Il ne s’agit pas de lui en tenir rigueur mais il n’est pas inutile de lui rappeler que le propre d’une œuvre réside dans sa polysémie et que la pratique du détournement s’articule quasi systématiquement autour du concept d’ironie.
Afin de sonder la pertinence de l’interprétation du parquet de Rennes, nous avons profité de l’acte XXI pour soumettre l’affiche incriminée à de nombreux passants. Nous leur avons demandé ce qu’ils voyaient dans cette affiche (...)
Aucune des personnes interrogées n’a interprété ce document comme un manuel d’instructions à suivre et de délits à commettre. (...)

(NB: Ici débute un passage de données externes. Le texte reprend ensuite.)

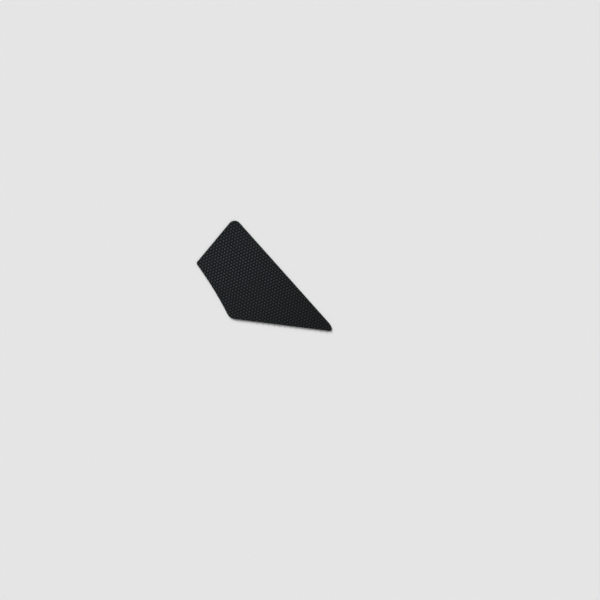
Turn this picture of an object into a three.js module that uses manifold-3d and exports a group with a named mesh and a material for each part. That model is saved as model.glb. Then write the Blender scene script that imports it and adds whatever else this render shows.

Quelques soient les critiques qui peuvent être émises à propos de ces moyens de communication, force est de constater qu’ils ont permis de déjouer les pièges tendus par les discours officiels. Pour ne citer que quelques exemples, ce fut le cas vis-à-vis des brutalités policières qui n’ont accédées à la publicité qu’elles méritaient uniquement parce que passé un certain point, le décalage entre les images qui se partageaient massivement sur les réseaux sociaux et l’image que le gouvernement présentait était devenu inassumable. Il en va de même pour les décomptes du nombre de manifestants, quand le gouvernement tentait systématiquement de les minimiser, les gilets jaunes y opposaient leurs propres images, leurs propres décomptes.
Ajoutons que le pastiche, la caricature ou le détournement occupent une place prépondérante dans les millions d’échanges facebook et twitter qui ont constitué la trame de ce mouvement inédit. (...)
Si cette enquête pour « provocation à un crime ou à un délit » peut apparaître anecdotique au milieu des milliers d’actes de répressions policiers et judiciaires et quelques soient les suites qui y seront apportées, il est important d’en comprendre le contexte pour apprécier le plan sur lequel elle veut opérer : dissuader les utilisateurs de réseaux sociaux de moquer et critiquer l’action gouvernementale et maintenir une hégémonie sur l’expression autorisée.